- Exercise task
The required output is the exact run of lines from the line containing "switch_module(front, 1)" to the line containing "for node in", inclusive, and nothing besides.
======== Provided material
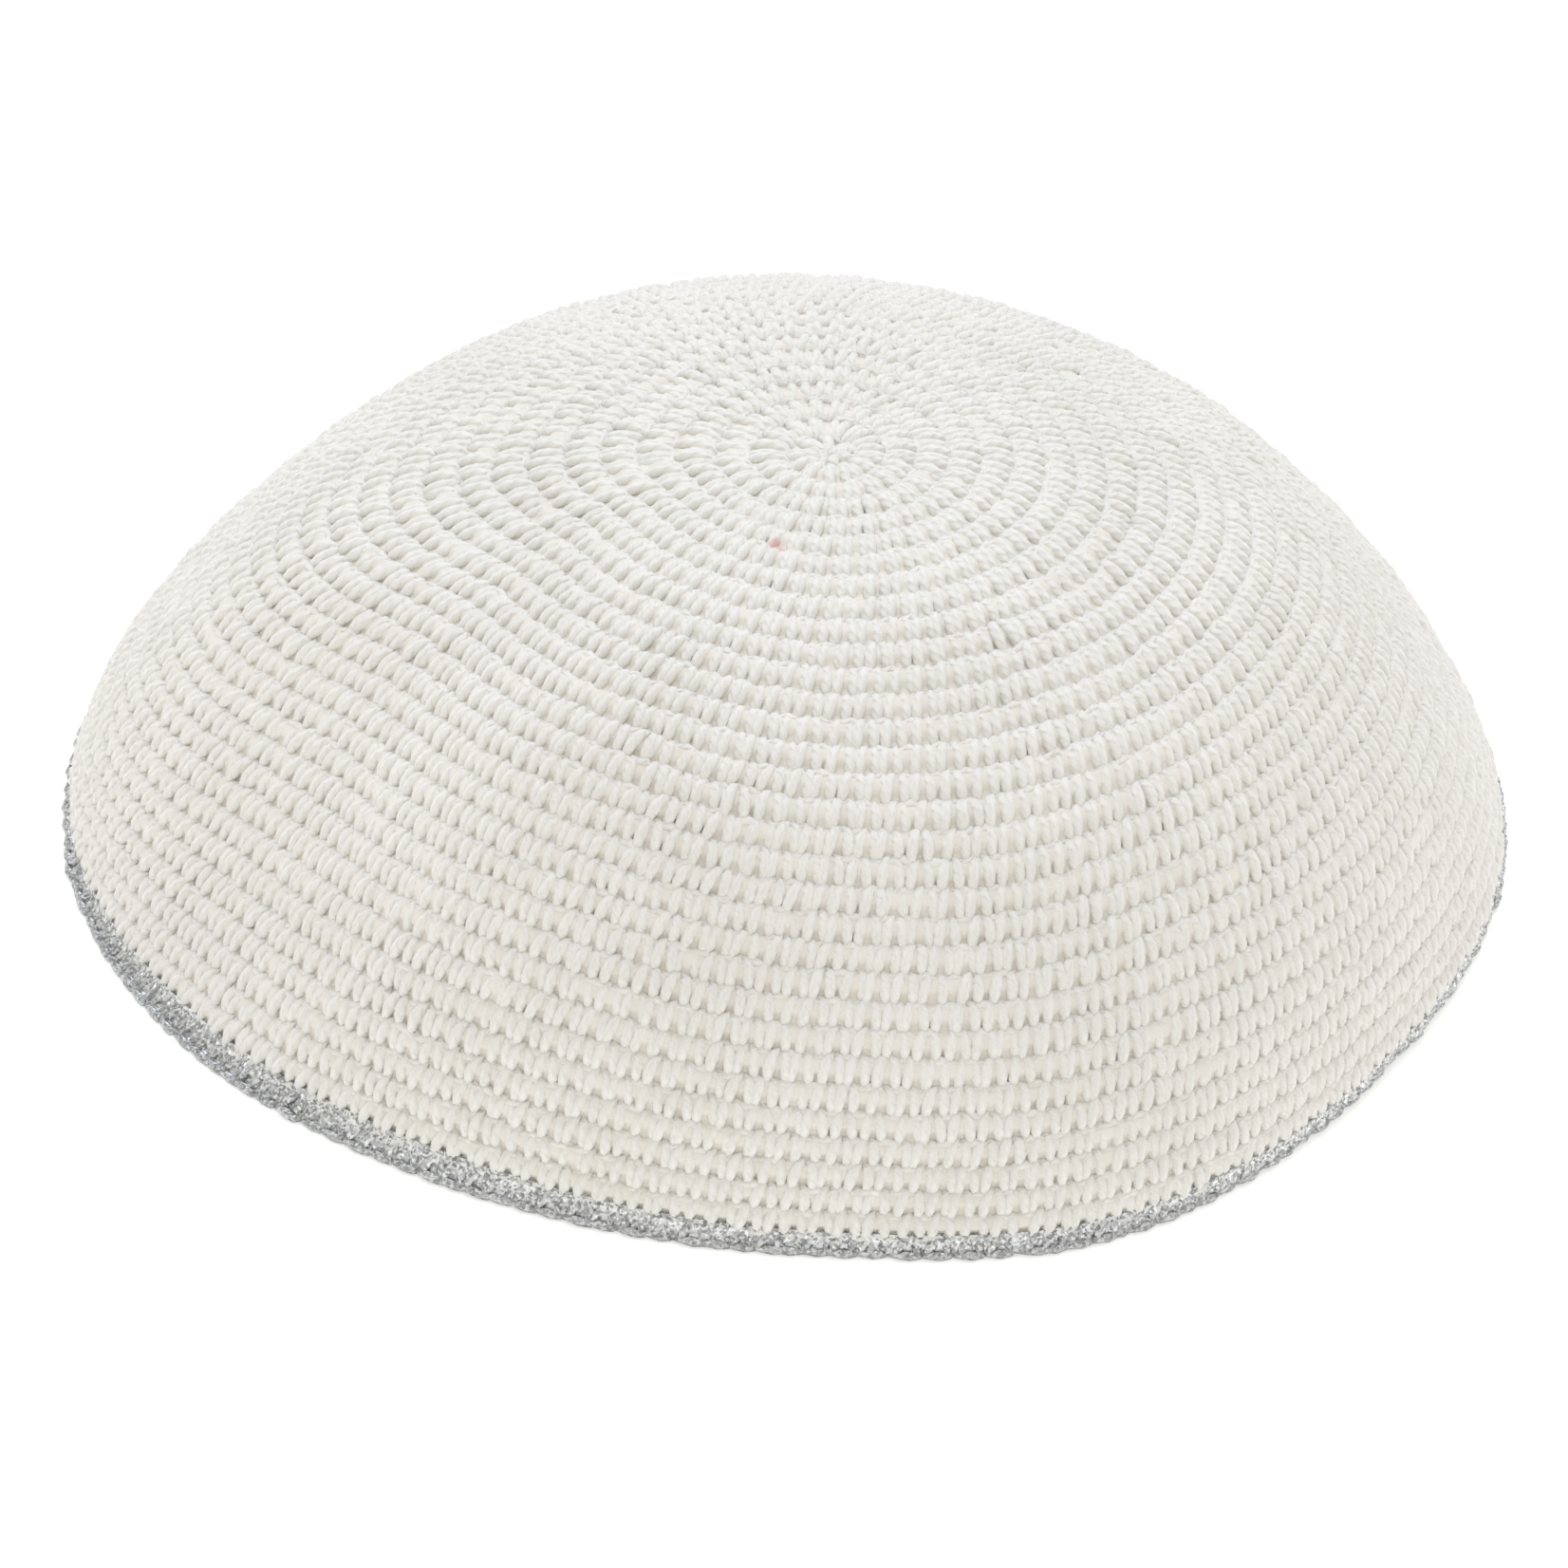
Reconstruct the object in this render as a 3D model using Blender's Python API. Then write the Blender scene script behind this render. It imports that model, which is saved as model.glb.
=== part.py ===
"""Kippah skullcap: a hollow crocheted dome with a metallic yarn edging round its rim.

Metres, +Z up. The rim rests on z = 0 and the origin is under the middle of the cap.
Directions are in degrees: 0 faces -Y, the front, and 90 faces +X.
"""

import math

import bmesh
import bpy
from mathutils import Vector

# Driving dimensions
RIM_RADIUS = 0.084
CROWN_HEIGHT = 0.057
CLOTH_THICKNESS = 0.0022
EDGING_THICKNESS = 0.0024
EDGING_WIDTH = 0.0028
EDGING_BEAD = 0.0003
SEAM_GAP = 0.0003
CENTRE_SHIFT_RIGHT = 0.0035
CENTRE_SHIFT_FRONT = 0.0035

# How closely the cloth is faceted
SIDES = 80
CROWN_RINGS = 20
PROFILE_STEPS = 120

# The wall's slope from the crown's centre to the rim, at shares of the wall's length.
PROFILE = [
    {"along": 0.00, "slope": 0.0},
    {"along": 0.14, "slope": 2.0},
    {"along": 0.28, "slope": 14.0},
    {"along": 0.43, "slope": 26.0},
    {"along": 0.57, "slope": 47.0},
    {"along": 0.72, "slope": 53.0},
    {"along": 0.86, "slope": 62.0},
    {"along": 1.00, "slope": 68.0},
]

# The soft forms of the worn cloth, one row for each direction round the cap. Shares by which the
# wall stands out at mid height and at the rim (of the radius there), how much the mid wall is
# raised (of the crown's height) and how far the edging flares out (of its thickness).
FORMS = [
    {"toward": 0, "mid": 0.01, "rim": -0.04, "lift": 0.00, "flare": 0.0},
    {"toward": 30, "mid": 0.03, "rim": 0.01, "lift": -0.01, "flare": -0.2},
    {"toward": 60, "mid": 0.07, "rim": -0.01, "lift": 0.01, "flare": -0.6},
    {"toward": 90, "mid": 0.06, "rim": 0.03, "lift": 0.02, "flare": -0.2},
    {"toward": 120, "mid": 0.00, "rim": 0.07, "lift": 0.04, "flare": 0.0},
    {"toward": 150, "mid": -0.01, "rim": 0.04, "lift": 0.04, "flare": 0.0},
    {"toward": 180, "mid": -0.02, "rim": 0.03, "lift": 0.05, "flare": 0.0},
    {"toward": 210, "mid": -0.02, "rim": 0.02, "lift": 0.05, "flare": 0.0},
    {"toward": 240, "mid": 0.01, "rim": 0.06, "lift": 0.02, "flare": 0.0},
    {"toward": 270, "mid": 0.11, "rim": 0.03, "lift": -0.05, "flare": 0.2},
    {"toward": 300, "mid": -0.07, "rim": -0.02, "lift": -0.01, "flare": 0.5},
    {"toward": 330, "mid": 0.01, "rim": -0.06, "lift": 0.05, "flare": 0.4},
]


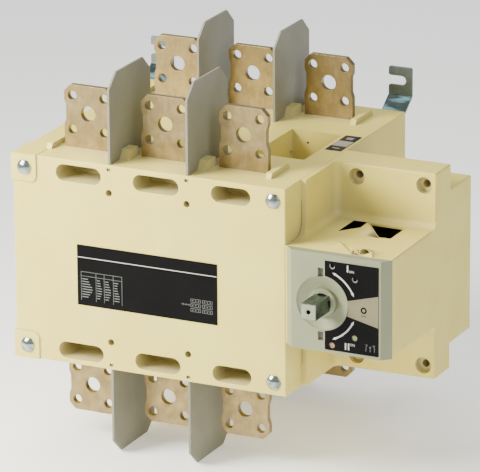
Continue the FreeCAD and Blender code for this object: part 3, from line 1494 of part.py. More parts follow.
def drive():
    """Everything that turns with the spindle or slides with the racks."""
    spindle()
    spindle_collar()
    gear_pin()
    pinion()
    bush("front_bush", "0", "dims.bush_length")
    bush("rear_bush", "dims.tail_back - dims.bush_length", "dims.tail_back - 2.5")
    rack("front_drive_rack", 1, "dims.front_rack_depth")
    rack("rear_drive_rack", -1, "dims.rear_rack_depth")


def check_and_write():
    """Stop on a failed object or a bad solid, then write one STEP file for each sub-part."""
    doc.recompute()
    for feature in doc.Objects:
        if "Invalid" in feature.State or "Error" in feature.State:
            raise RuntimeError(f"{feature.Name} failed: {feature.State}")
    for label, piece in pieces.items():
        if piece.Shape.isNull() or not piece.Shape.isValid() or not piece.Shape.Solids:
            raise RuntimeError(f"{label} has no valid solid")
    os.makedirs("parts", exist_ok=True)
    for label, piece in pieces.items():
        piece.Shape.exportStep(os.path.join("parts", f"{label}.step"))
        print(label, len(piece.Shape.Solids), round(piece.Shape.Volume))


switch_module(front, 1)
switch_module(rear, -1)
spacer_frame()
for row_name in ROWS:
    for side_name in ("left", "right"):
        bracket(side_name, row_name)
foot_screws()
mechanism_housing()
mechanism_back_cover()
back_cover_screws()
front_plate()
labels()
drive()
check_and_write()
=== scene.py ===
"""Manual transfer switch: the finishes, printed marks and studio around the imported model.

Lengths are metres in the model's own frame: +X to the right, +Z up, the front faces -Y, and the origin
is the middle of the mounting panel's plane.  Moulded and metal pieces keep the shape of their CAD nodes
and get the rounded edges that a mould or a press leaves; printed films, inserts and the studio are new.
"""

import json
import logging
import math
from dataclasses import dataclass
from enum import Enum

import bmesh
import bpy
import numpy as np
from mathutils import Matrix, Vector


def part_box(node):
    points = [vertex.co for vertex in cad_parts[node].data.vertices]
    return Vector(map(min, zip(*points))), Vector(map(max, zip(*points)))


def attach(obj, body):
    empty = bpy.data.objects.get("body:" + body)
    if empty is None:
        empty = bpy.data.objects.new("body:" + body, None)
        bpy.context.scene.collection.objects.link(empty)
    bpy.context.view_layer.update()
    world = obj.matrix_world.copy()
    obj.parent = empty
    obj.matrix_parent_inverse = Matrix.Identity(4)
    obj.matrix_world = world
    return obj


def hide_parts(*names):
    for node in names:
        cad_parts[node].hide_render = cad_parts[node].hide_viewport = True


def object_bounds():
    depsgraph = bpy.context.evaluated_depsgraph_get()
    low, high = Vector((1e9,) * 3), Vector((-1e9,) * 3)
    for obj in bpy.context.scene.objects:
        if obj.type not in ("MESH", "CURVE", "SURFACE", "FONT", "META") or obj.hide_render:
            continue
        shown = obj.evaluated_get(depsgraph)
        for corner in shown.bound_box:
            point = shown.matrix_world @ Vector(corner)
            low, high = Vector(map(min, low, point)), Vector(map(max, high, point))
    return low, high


MM = 0.001
INK = 0.06 * MM  # a printed layer's thickness, drawn thick enough to stay clear of its film
TOUCH = 0.02 * MM  # planes nearer than this count as one
BEVEL = "edge_radius"
Piece, Mesh, Tree, Socket = bpy.types.Object, bpy.types.Mesh, bpy.types.NodeTree, bpy.types.NodeSocket
Pair, Triple, Colour = tuple[float, float], tuple[float, float, float], tuple[float, float, float, float]
Outlines = list[np.ndarray]
LOG = logging.getLogger("transfer_switch")

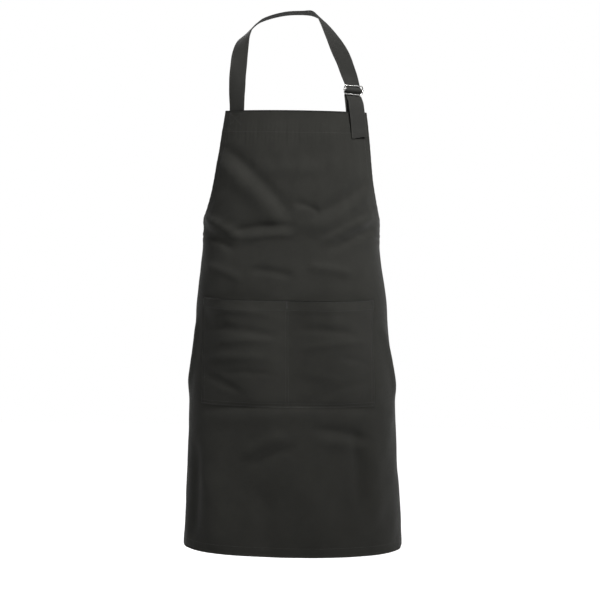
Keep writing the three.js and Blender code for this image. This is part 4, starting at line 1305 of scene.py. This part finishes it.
for name in ("waist_tie_left", "waist_tie_right", "bow_loop_left", "bow_loop_right"):
    rows += band_rows(name)
apron_stitches = give(sew("apron_stitches", rows + inside), "apron")
NECK_FIRST, NECK_LAST = 0.09, 0.915  # its rows stop short of the sewn root and the buckle
strap_stitches = sew("strap_stitches",
                     band_rows("neck_webbing", first=NECK_FIRST, last=NECK_LAST))
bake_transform(strap_stitches)


def hem_row(name, back):
    """A row across a band, some millimetres before its end."""
    b = bands[name]
    k = int(np.searchsorted(b["along"], b["along"][-1] - back))
    share = np.linspace(-0.9, 0.9, 12)[:, None]
    lift = (b["thick"] / 2 * 1.7 + 0.1) * MM
    return [(b["at"][k] + b["across"][k] * share * b["half"][k] * MM + b["face"][k] * face * lift,
             np.tile(b["face"][k] * face, (12, 1))) for face in (1, -1)]


for name, back in (("strap_tail", 11), ("bow_tail_left", 10), ("bow_tail_right", 10)):
    lines = band_rows(name, last=0.985) + hem_row(name, back)
    give(sew(name + "_stitches", lines), name)
for word, along in (("left", LEFT), ("centre", POCKET["shift"]), ("right", RIGHT)):
    inset = {"left": 2, "centre": 0, "right": -2}[word]
    tack = sew("bartack_" + word, [on_pocket(along + inset, np.linspace(P + 3, P + 16, 14))],
               Pitch=0.55, Length=3.0, Width=0.52, Height=0.5, Lean=math.pi / 2)
    give(tack, "apron", ["pocket_bartack_" + word])
print("stitch faces:", len(apron_stitches.data.polygons), len(strap_stitches.data.polygons))

# %% [markdown]
# ## The panel's flat area
# The panel isn't a rectangle, so its flat area comes from its outline.

drops = np.linspace(0, LENGTH, 2000)
panel_area = float(np.mean(2 * half_width(drops)) * LENGTH) * MM ** 2
held = {"neck_webbing": "hung", "anchor_tab": "folded", "strap_tail": "hung"}
for word in ("left", "right"):
    held.update({"waist_tie_" + word: "stretched", "bow_loop_" + word: "folded",
                 "bow_tail_" + word: "hung"})
for name, way in held.items():
    bpy.data.objects[name + "_cloth"]
    [knot] if name == "waist_tie_left" else ()
print("panel area, m2:", round(panel_area, 3))
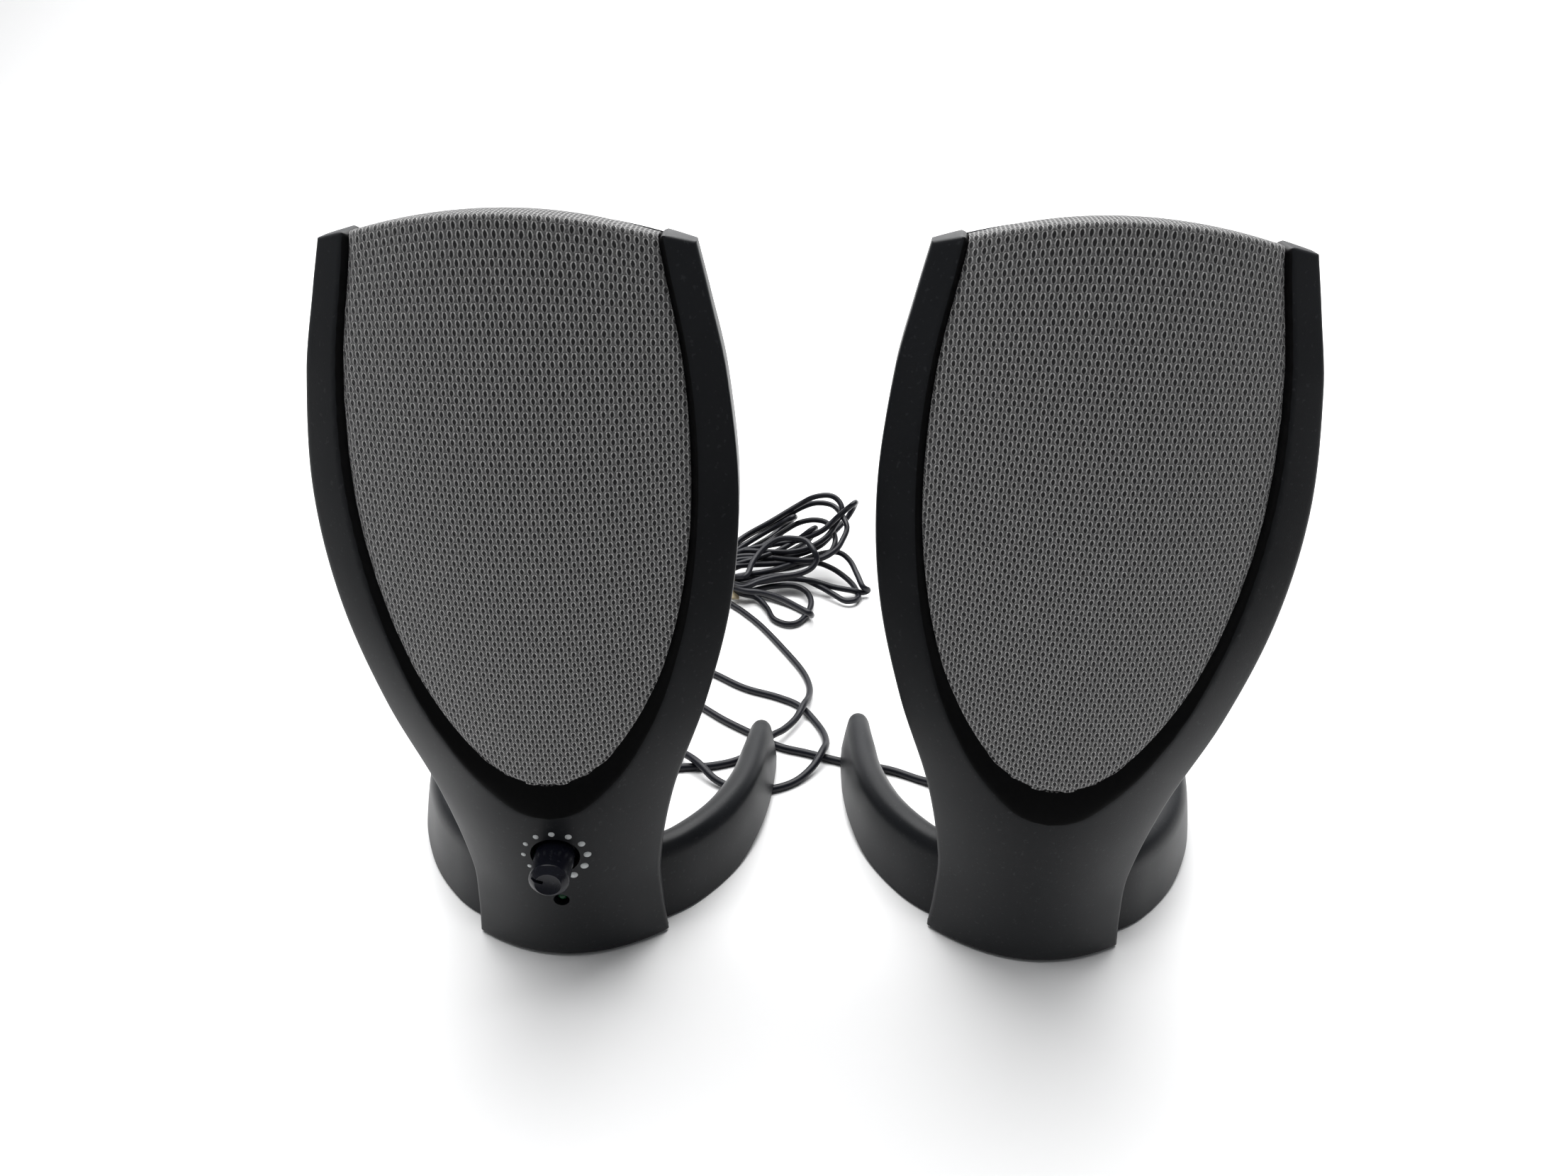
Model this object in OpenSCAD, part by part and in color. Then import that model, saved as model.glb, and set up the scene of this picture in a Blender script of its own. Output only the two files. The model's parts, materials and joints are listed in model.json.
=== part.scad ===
================
- Completed exercise
switch_module(front, 1)
switch_module(rear, -1)
spacer_frame()
for row_name in ROWS:
    for side_name in ("left", "right"):
        bracket(side_name, row_name)
foot_screws()
mechanism_housing()
mechanism_back_cover()
back_cover_screws()
front_plate()
labels()
drive()
check_and_write()
=== scene.py ===
"""Manual transfer switch: the finishes, printed marks and studio around the imported model.

Lengths are metres in the model's own frame: +X to the right, +Z up, the front faces -Y, and the origin
is the middle of the mounting panel's plane.  Moulded and metal pieces keep the shape of their CAD nodes
and get the rounded edges that a mould or a press leaves; printed films, inserts and the studio are new.
"""

import json
import logging
import math
from dataclasses import dataclass
from enum import Enum

import bmesh
import bpy
import numpy as np
from mathutils import Matrix, Vector


def part_box(node):
    points = [vertex.co for vertex in cad_parts[node].data.vertices]
    return Vector(map(min, zip(*points))), Vector(map(max, zip(*points)))


def attach(obj, body):
    empty = bpy.data.objects.get("body:" + body)
    if empty is None:
        empty = bpy.data.objects.new("body:" + body, None)
        bpy.context.scene.collection.objects.link(empty)
    bpy.context.view_layer.update()
    world = obj.matrix_world.copy()
    obj.parent = empty
    obj.matrix_parent_inverse = Matrix.Identity(4)
    obj.matrix_world = world
    return obj


def hide_parts(*names):
    for node in names:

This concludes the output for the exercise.